Родство поэзии с магией было установлено в давние времена. Однако пришлось это открывать заново, ибо гуманизм и классицизм уничтожили подобного рода связи. Данное открытие случилось в Европе в конце XVIII века и затем в Америке благодаря теориям Э. А. По. В них отразилась сугубо современная тенденция соединить в поэзии интеллектуализм и архаическое мировоззрение. Слова Новалиса касательно сочетания математики и магии в поэзии – симптом такой современности. Мы найдем эти понятия (или весьма похожие) от Бодлера до нового времени в размышлениях лириков о своем искусстве.

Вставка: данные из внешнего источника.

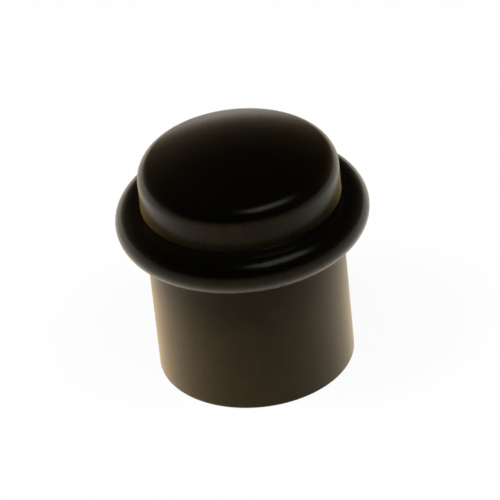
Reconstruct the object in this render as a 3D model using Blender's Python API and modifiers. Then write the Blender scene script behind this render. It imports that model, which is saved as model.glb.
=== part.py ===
"""Rubber door stop that stands on the floor: one moulding with a bumper ring round it.

The section is turned about the upright axis. Metres, +Z up. The origin is the
centre of the flat base, on the floor. Run it with

    blender --background --python part.py
"""
import math

import bpy

COLLECTION_NAME = "rubber_door_stop"
NODE_NAME = "rubber_stop"

# Body: the straight post that stands on the floor
BODY_DIAMETER = 0.0311
BODY_HEIGHT = 0.0238
BASE_EDGE_RADIUS = 0.0004

# Bumper ring, which the door strikes, with a full round edge
RING_DIAMETER = 0.0400
RING_THICKNESS = 0.0062
RING_ROOT_FILLET = 0.0005

# Cap: a short wall, a rounded shoulder and a shallow crown
CAP_DIAMETER = 0.0316
CAP_WALL_HEIGHT = 0.0044
SHOULDER_RADIUS = 0.0030
CROWN_RADIUS = 0.0395

# Blind hole in the base for the screw that holds the stop to the floor
HOLE_DIAMETER = 0.0060
HOLE_DEPTH = 0.0220
HOLE_MOUTH_CHAMFER = 0.0005

# Fineness of the round shapes
TURN_STEPS = 64
CROWN_STEPS = 5
SHOULDER_STEPS = 8
RING_EDGE_STEPS = 16
FILLET_STEPS = 3
MERGE_DISTANCE = 0.000005
SHARP_ANGLE = math.radians(35)

RUBBER_COLOR = (0.020, 0.017, 0.013, 1.0)
RUBBER_ROUGHNESS = 0.40


def clear_scene():
    for old in list(bpy.data.objects):
        bpy.data.objects.remove(old, do_unlink=True)


def arc(center, radius, start, end, steps):
    """Points along an arc, angles in radians from +X (outward) towards +Z (up)."""
    points = []
    for i in range(steps + 1):
        angle = start + (end - start) * i / steps
        r = center[0] + radius * math.cos(angle)
        z = center[1] + radius * math.sin(angle)
        points.append((r, z))
    return points


def ring_section():
    """Radius of the ring's round edge, with the edge's centre."""
    edge_radius = RING_THICKNESS / 2
    center = (RING_DIAMETER / 2 - edge_radius, BODY_HEIGHT + edge_radius)
    return edge_radius, center


def ring_meets_wall(wall_radius):
    """Where a wall of this radius meets the ring, as the angle on its edge and the fillet that fits."""
    edge_radius, center = ring_section()
    flat = center[0] - wall_radius
    if flat >= 0:
        return math.pi / 2, min(RING_ROOT_FILLET, flat)
    return math.acos(min(-flat / edge_radius, 1.0)), 0.0


def crown_and_shoulder():
    """From the apex out over the crown and round the shoulder to the top of the cap's wall."""
    cap_radius = CAP_DIAMETER / 2
    shoulder_center_r = cap_radius - SHOULDER_RADIUS
    wall_top = BODY_HEIGHT + RING_THICKNESS + CAP_WALL_HEIGHT
    drop = math.sqrt((CROWN_RADIUS - SHOULDER_RADIUS) ** 2 - shoulder_center_r ** 2)
    crown_center = (0.0, wall_top - drop)
    tangent = math.atan2(drop, shoulder_center_r)
    crown = arc(crown_center, CROWN_RADIUS, math.pi / 2, tangent, CROWN_STEPS)
    shoulder = arc((shoulder_center_r, wall_top), SHOULDER_RADIUS, tangent, 0.0, SHOULDER_STEPS)
    return crown + shoulder[1:]


def cap_root(wall_radius):
    """The fillet between the cap's wall and the ring's upper face."""
    angle, fillet = ring_meets_wall(wall_radius)
    edge_radius, center = ring_section()
    z = center[1] + edge_radius * math.sin(angle)
    if fillet == 0:
        return [(wall_radius, z)]
    return arc((wall_radius + fillet, z + fillet), fillet, math.pi, 1.5 * math.pi, FILLET_STEPS)


def body_root(wall_radius):
    """The fillet between the ring's lower face and the body's wall."""
    angle, fillet = ring_meets_wall(wall_radius)
    edge_radius, center = ring_section()
    z = center[1] - edge_radius * math.sin(angle)
    if fillet == 0:
        return [(wall_radius, z)]
    return arc((wall_radius + fillet, z - fillet), fillet, math.pi / 2, math.pi, FILLET_STEPS)


def ring_edge():
    """The ring's full round edge, from its upper face round to its lower face."""
    top_angle, _ = ring_meets_wall(CAP_DIAMETER / 2)
    bottom_angle, _ = ring_meets_wall(BODY_DIAMETER / 2)
    edge_radius, center = ring_section()
    return arc(center, edge_radius, top_angle, -bottom_angle, RING_EDGE_STEPS)


def base_and_hole():
    """The body's lower edge, the flat base and the blind hole, ending on the axis."""
    body_radius = BODY_DIAMETER / 2
    hole_radius = HOLE_DIAMETER / 2
    edge_center = (body_radius - BASE_EDGE_RADIUS, BASE_EDGE_RADIUS)
    points = arc(edge_center, BASE_EDGE_RADIUS, 0.0, -math.pi / 2, FILLET_STEPS)
    points.append((hole_radius + HOLE_MOUTH_CHAMFER, 0.0))
    points.append((hole_radius, HOLE_MOUTH_CHAMFER))
    points.append((hole_radius, HOLE_DEPTH))
    points.append((0.0, HOLE_DEPTH))
    return points


def without_repeats(points):
    """The same outline with points that fall on the one before left out."""
    kept = [points[0]]
    for point in points[1:]:
        if math.dist(point, kept[-1]) > MERGE_DISTANCE:
            kept.append(point)
    return kept


def section():
    """The whole outline, from the apex down the outside to the base and up the hole."""
    points = crown_and_shoulder()
    points += cap_root(CAP_DIAMETER / 2)
    points += ring_edge()
    points += body_root(BODY_DIAMETER / 2)
    points += base_and_hole()
    return without_repeats(points)


def rubber_material():
    material = bpy.data.materials.new("black_rubber")
    material.use_nodes = True
    shader = material.node_tree.nodes["Principled BSDF"]
    shader.inputs["Base Color"].default_value = RUBBER_COLOR
    shader.inputs["Roughness"].default_value = RUBBER_ROUGHNESS
    shader.inputs["Metallic"].default_value = 0.0
    material.diffuse_color = RUBBER_COLOR
    return material


def turned_piece(name, outline, material, collection):
    """An outline in the XZ plane turned all the way round Z."""
    mesh = bpy.data.meshes.new(name)
    vertices = [(r, 0.0, z) for r, z in outline]
    edges = [(i, i + 1) for i in range(len(outline) - 1)]
    mesh.from_pydata(vertices, edges, [])
    piece = bpy.data.objects.new(name, mesh)
    collection.objects.link(piece)
    turn = piece.modifiers.new("turn", "SCREW")
    turn.axis = "Z"
    turn.angle = 2 * math.pi
    turn.steps = TURN_STEPS
    turn.render_steps = TURN_STEPS
    turn.use_merge_vertices = True
    turn.merge_threshold = MERGE_DISTANCE
    turn.use_smooth_shade = True

    # The turned mesh replaces the bare outline, so that its flat faces can keep sharp edges.
    view = bpy.context.view_layer
    view.update()
    evaluated = piece.evaluated_get(bpy.context.evaluated_depsgraph_get())
    turned = bpy.data.meshes.new_from_object(evaluated)
    turned.name = name
    piece.modifiers.clear()
    piece.data = turned
    bpy.data.meshes.remove(mesh)
    turned.set_sharp_from_angle(angle=SHARP_ANGLE)
    turned.materials.append(material)
    return piece


def main():
    clear_scene()
    collection = bpy.data.collections.new(COLLECTION_NAME)
    bpy.context.scene.collection.children.link(collection)
    turned_piece(NODE_NAME, section(), rubber_material(), collection)


main()
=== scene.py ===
"""Looks of the rubber door stop: a fine turned mesh, black satin rubber, a pale floor and soft light.

Lengths are in metres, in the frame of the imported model: +Z up, the origin at the centre of the base.
"""
import math

import bmesh
import bpy
from mathutils import Matrix, Vector


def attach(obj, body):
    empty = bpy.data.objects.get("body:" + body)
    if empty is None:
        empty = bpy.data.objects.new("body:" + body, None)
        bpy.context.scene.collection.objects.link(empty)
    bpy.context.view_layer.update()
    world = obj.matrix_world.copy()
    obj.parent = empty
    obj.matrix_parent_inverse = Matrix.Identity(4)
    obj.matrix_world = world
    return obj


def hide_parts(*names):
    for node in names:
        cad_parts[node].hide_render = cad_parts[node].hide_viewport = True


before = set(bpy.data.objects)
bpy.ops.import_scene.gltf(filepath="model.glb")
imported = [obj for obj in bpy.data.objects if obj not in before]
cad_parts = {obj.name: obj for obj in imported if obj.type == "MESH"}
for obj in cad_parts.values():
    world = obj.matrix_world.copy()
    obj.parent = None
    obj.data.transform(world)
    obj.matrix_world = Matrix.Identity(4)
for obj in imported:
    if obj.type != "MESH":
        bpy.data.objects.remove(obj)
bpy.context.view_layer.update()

NODE = "rubber_stop"

# The stop's section. The root fillets are kept small, because a wide one catches the light as a line.
BODY_RADIUS = 0.01555
BODY_HEIGHT = 0.0238
BASE_EDGE_RADIUS = 0.0004
RING_RADIUS = 0.0200
RING_THICKNESS = 0.0062
RING_ROOT_FILLET = 0.0001
CAP_RADIUS = 0.0158
CAP_WALL_HEIGHT = 0.0044
SHOULDER_RADIUS = 0.0030
CROWN_RADIUS = 0.0395
HOLE_RADIUS = 0.0030
HOLE_DEPTH = 0.0220
HOLE_MOUTH_CHAMFER = 0.0005

# Fineness of the turned mesh
TURN_STEPS = 256
WALL_STEP = 0.0012
ARC_STEP = math.radians(5)
CROWN_STEPS = 24
MERGE_DISTANCE = 0.000002
SHARP_ANGLE = math.radians(35)

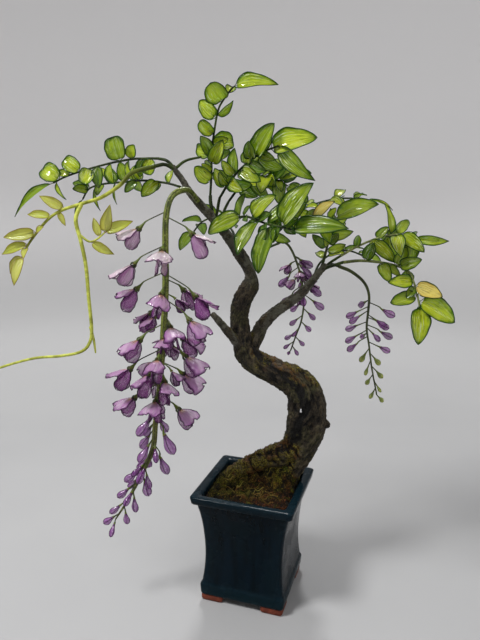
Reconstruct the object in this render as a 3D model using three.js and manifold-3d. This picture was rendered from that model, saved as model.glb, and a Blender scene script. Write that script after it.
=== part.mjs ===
/*
 * Wisteria bonsai in a glazed square pot.
 *
 * A handmade little tree: a twisted bark-covered trunk, leaflets and florets of clear resin held
 * in wire loops, hanging racemes, moss over the soil, and a waisted pot on four unglazed feet.
 *
 * Millimetres, +Z up. The pot's sides lie along X and Y. The tree is drawn in its own front view
 * (x to the right, y away from the viewer) and stands turned in the pot by TREE_TURN.
 * The origin is the middle of the whole plant's outline, on the surface that the pot stands on.
 */
import * as THREE from "three";
import { mergeVertices } from "three/addons/utils/BufferGeometryUtils.js";
import Module from "manifold-3d";

const wasm = await Module();
wasm.setup();

// ---------------------------------------------------------------- driving dimensions

const TREE_TURN = 17.5; // degrees from the pot's front to the tree's front
const SEAT_GAP = 0.35; // running gap between pieces that touch
const BLADE = 0.8; // thickness of a leaflet or a petal
const LEAF_ROOM = 5.0; // least distance that a new leaflet keeps from what already stands
const BLOOM_ROOM = 4.5; // the same between florets

const POT = {
  height: 126,
  rimHalf: 56,
  lipBottom: 117,
  baseHalf: 47,
  wall: 8,
  floor: 14, // top of the pot's floor
  footHeight: 8,
  footSize: 25,
  drainRadius: 9,
  cornerRadius: 4,
};
const SOIL_TOP = 110;
const MOSS_EDGE = 120.5; // moss height along the pot's wall

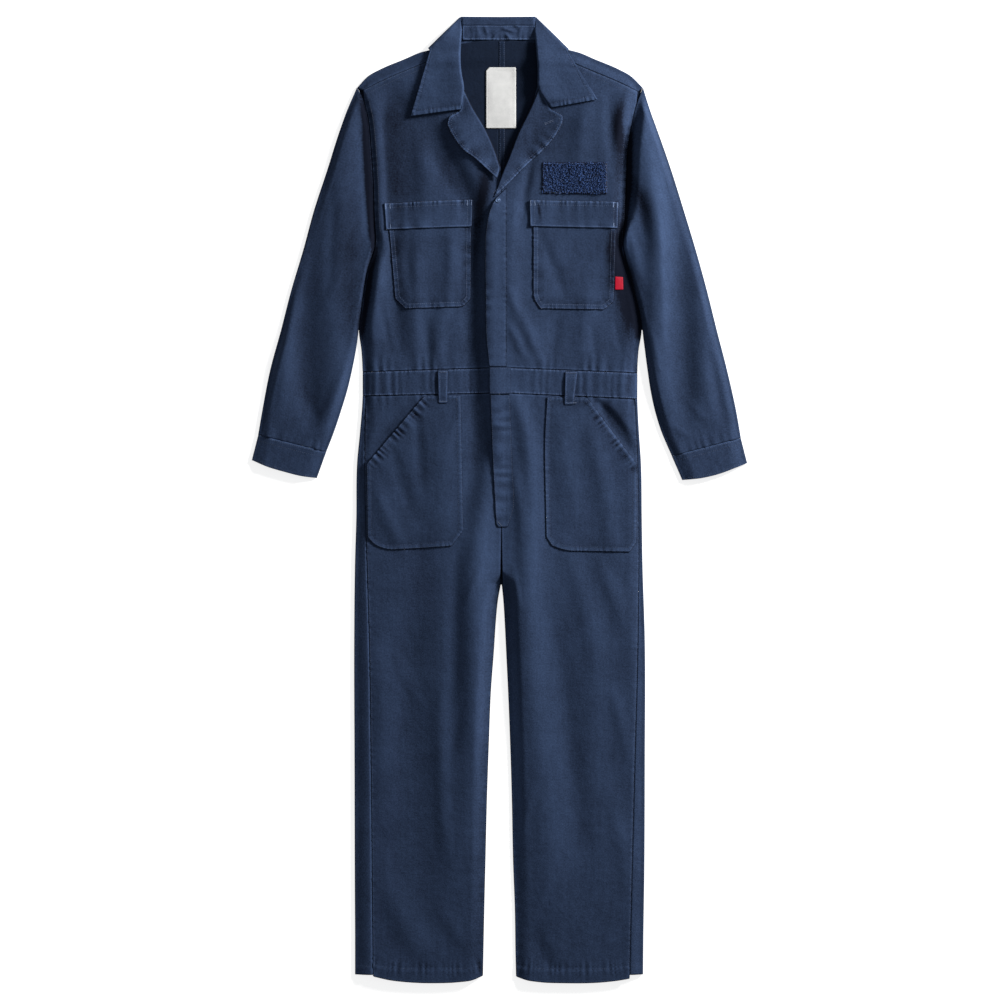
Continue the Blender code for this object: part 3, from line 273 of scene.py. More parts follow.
# Painted shade and painted light in the cloth's colour: darker where shadow falls, paler with a negative
# depth where light falls. Stations of y, x, half width and depth.
PAINTED_SHADES = (
    # painted shadow in the armholes' valleys, and on the body's margin beside the left one
    ((1495, -238, 5, 0), (1433, -223.5, 5, 0.8), (1384, -221, 5.5, 0.95), (1300, -216, 6, 0.95),
     (1250, -212, 6, 0.95), (1217, -208, 5.5, 0.9), (1184, -214, 6, 0.8), (1134, -221, 6, 0.7),
     (1084, -230, 6, 0.7), (1060, -231, 5, 0)),
    ((1450, 230, 5, 0), (1433, 224, 5, 0.2), (1384, 216, 5.5, 0.9), (1350, 215.5, 6, 0.9),
     (1300, 211.5, 6, 0.9), (1250, 206, 5, 0.9), (1217, 200.5, 5, 0.9), (1184, 210.5, 6, 0.9),
     (1134, 221, 7, 0.9), (1084, 231, 6, 0.8), (1060, 232, 5, 0)),
    ((1480, 206, 8, 0), (1433, 197, 9, 0.7), (1384, 201, 11, 0.55), (1300, 194, 10, 0.3),
     (1250, 194, 12, 0.5), (1217, 191, 14, 0.65), (1184, 196, 14, 0.6), (1134, 208, 15, 0.55),
     (1100, 213, 14, 0.45), (1060, 216, 13, 0.2), (1020, 216, 12, 0)),
    # painted shadow and painted light on the sleeves beside them
    ((1345, 222, 6, 0), (1310, 232, 12, 0.45), (1270, 244, 12, 0.35), (1235, 250, 8, 0)),
    ((1250, 214, 5, 0), (1225, 209, 6, -0.7), (1205, 214, 6, -0.6), (1180, 224, 6, 0)),
    ((1470, 250, 8, 0), (1400, 268, 10, 0.15), (1330, 290, 10, 0.15), (1250, 312, 10, 0)),
    ((1430, -236, 6, 0), (1350, -228, 7, -0.15), (1250, -222, 7, -0.2), (1200, -216, 6, 0)),
    ((1400, -252, 14, 0), (1290, -254, 18, 0.12), (1240, -252, 20, 0.25), (1130, -250, 20, 0.25),
     (1050, -254, 18, 0)),
    # painted shadow in the hollow beside the closing strip's upper end
    ((1365, -30, 10, 0), (1330, -25, 11, 0.6), (1290, -31, 11, 0.6), (1240, -38, 10, 0.25),
     (1180, -42, 9, 0)),
    # broad patches: painted shade on the left chest and beside the closing strip, and painted light on the
    # right flap
    ((1480, 170, 30, 0), (1420, 176, 34, 0.1), (1350, 176, 34, 0.1), (1290, 170, 30, 0)),
    ((1330, 24, 20, 0), (1250, 26, 24, 0.07), (1050, 28, 24, 0.07), (980, 26, 20, 0)),
    ((1312, -118, 60, 0), (1285, -118, 70, -0.12), (1255, -118, 70, -0.12), (1235, -118, 60, 0)),
    # the legs' inner margins: painted shade on the right leg, painted light at the left leg's edge and
    # painted shade beside it
    ((690, -4, 20, 0), (640, -4, 26, 0.17), (470, -14, 30, 0.2), (337, -20, 30, 0.22),
     (204, -23, 32, 0.2), (88, -26, 28, 0.17), (-40, -28, 28, 0.15)),
    ((640, 16, 8, 0), (602, 18, 8, -0.15), (520, 22, 8, -0.27), (470, 24, 9, -0.3),
     (337, 29, 9, -0.3), (204, 32, 9, -0.22), (88, 34, 9, -0.1), (30, 35, 9, 0)),
    ((660, 40, 16, 0), (602, 44, 18, 0.14), (540, 48, 18, 0.12), (470, 58, 18, 0.08),
     (400, 62, 18, 0)),
    # painted shadow beside the left flap's inner tack
    ((1299, 62.5, 2.4, 0), (1290, 64.5, 2.4, 0.45), (1275, 67, 2.4, 0.45), (1260, 67.5, 2.4, 0)),
)
# Short creases between them: start x and y, end x and y, half width and height.
SMALL_FOLDS = (
    (-30, 1240, -50, 1150, 8, -0.8), (-60, 1110, -110, 1050, 9, 0.9), (-196, 1120, -176, 1030, 8, -1),
    (36, 1294, 18, 1262, 5, 1), (46, 1300, 30, 1240, 6, -0.9), (150, 1110, 160, 1026, 10, -0.9),
    (186, 1120, 206, 1036, 9, -0.9), (-60, 970, -90, 880, 10, 0.9), (-26, 700, -70, 600, 10, 0.9),
    (20, 700, 36, 610, 8, 1.2), (-180, 560, -120, 440, 14, 0.8), (-60, 520, -90, 380, 12, 0.8),
    (180, 340, 120, 240, 14, -0.7), (60, 330, 28, 230, 10, 1), (90, 190, 50, 90, 12, 0.8),
    (-250, 1200, -296, 1110, 10, 0.9), (-330, 1000, -300, 930, 10, -1), (-360, 1040, -380, 930, 9, -0.9),
    (-270, 930, -330, 905, 8, 0.9), (246, 1110, 268, 1000, 8, 1), (300, 980, 350, 925, 9, 0.8),
    (280, 930, 320, 905, 8, 0.9),
)
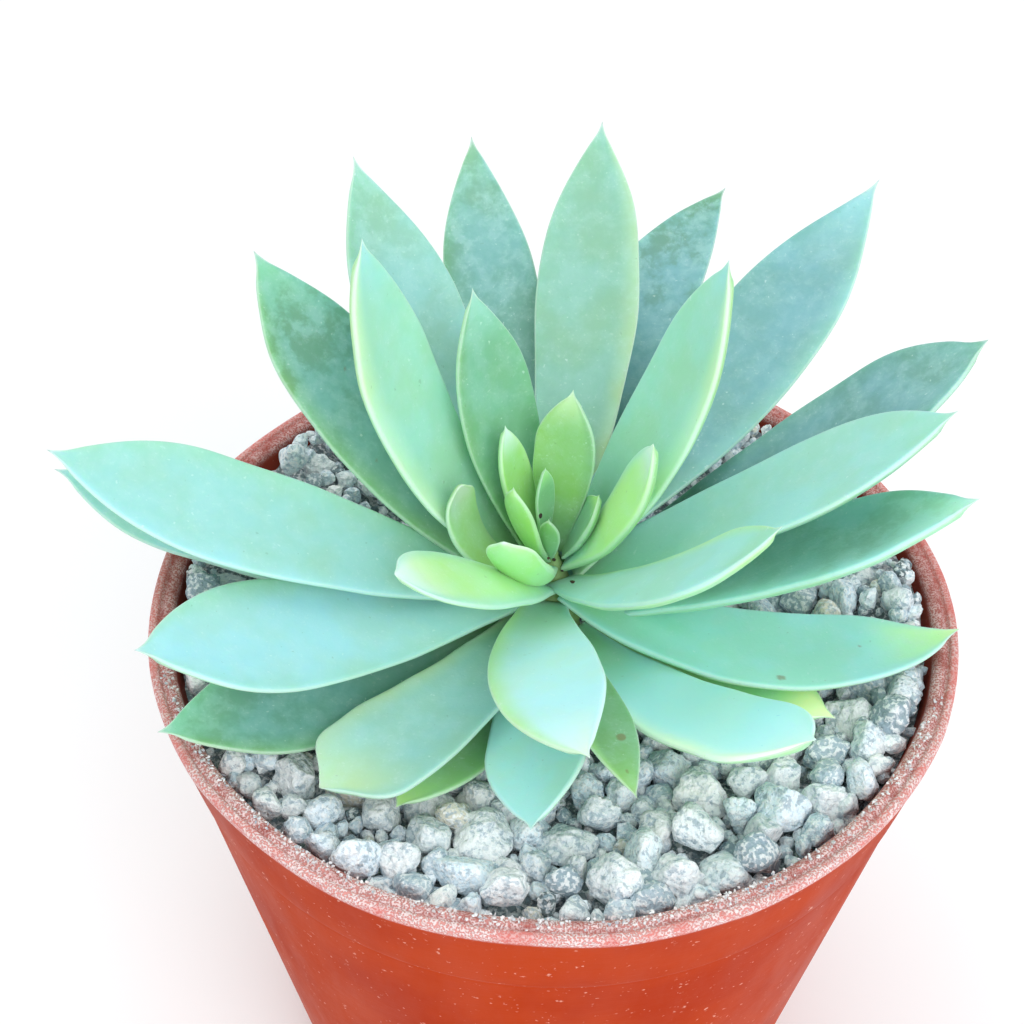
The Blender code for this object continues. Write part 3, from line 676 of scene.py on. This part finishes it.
LOWER_LEAVES = [
    ((-119, 9, 4, 9, -8, 29.5, 10, 0.56, 1.05, -4.8),
     dict(skin="moss leaf lime leaf leaf moss", frost=0.2, bloom=1.3,
          scars=[(0.86, -0.3, 0.9), (0.62, 0.2, 0.5)])),
    ((-24, 8, -3, -10, -5, 29, 10.5, 0.58, 1.15, -4.0),
     dict(skin="moss leaf straw leaf lime moss", frost=0.2, bloom=1.9)),
    ((-76, 29, -20, 1, -8, 31, 6, 0.54, 1.20, -3.6),
     dict(skin="moss leaf apple leaf lime moss", frost=0.2,
          scars=[(0.72, 0.35, 0.8), (0.88, 0.1, 0.6)])),
    ((-144, 4, 11, -5, -12, 41, 11.5, 0.62, 1.15, -2.6),
     dict(skin="leaf teal jade leaf jade leaf", rubbed=0.5, bloom=1.05)),
    ((-92, 14, -3, 0, 18, 31, 10.5, 0.58, 1.15, -2.6),
     dict(skin="jade aqua aqua aqua aqua jade", frost=0.4, bloom=1.25)),
    ((174, 12, 1, -1, -7, 51, 13.5, 0.64, 1.20, -1.4),
     dict(skin="jade sea sea sea sea jade")),
]
build_leaves("lower", LOWER_LEAVES, GROWN, leaf_skin("leaf_skin_lower", 0.50, 0.30, 0.35))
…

Бодлер перевел Эдгара По и тем самым распространил его влияние в Европе, влияние, ощутимое и в XX столетии, чему немало удивлялись англосаксонские авторы, в частности Элиот. Сильное впечатление произвели обе статьи американского поэта – «A Philosophy of Composition» (1846) и «The Poetic Principle» (1848) [27] . Эти блестящие образцы художественной аналитики – результат наблюдений над собственной поэзией, в некотором роде встреча поэзии и равноценных (даже, возможно, более ценных) рефлексий над поэзией. Статьи Эдгара По также явились важным симптомом нового времени. Первую статью Бодлер перевел полностью, вторую выборочно. Теории Эдгара По Бодлер принял без рассуждений, поэтому в какой-то степени они могут считаться его собственными.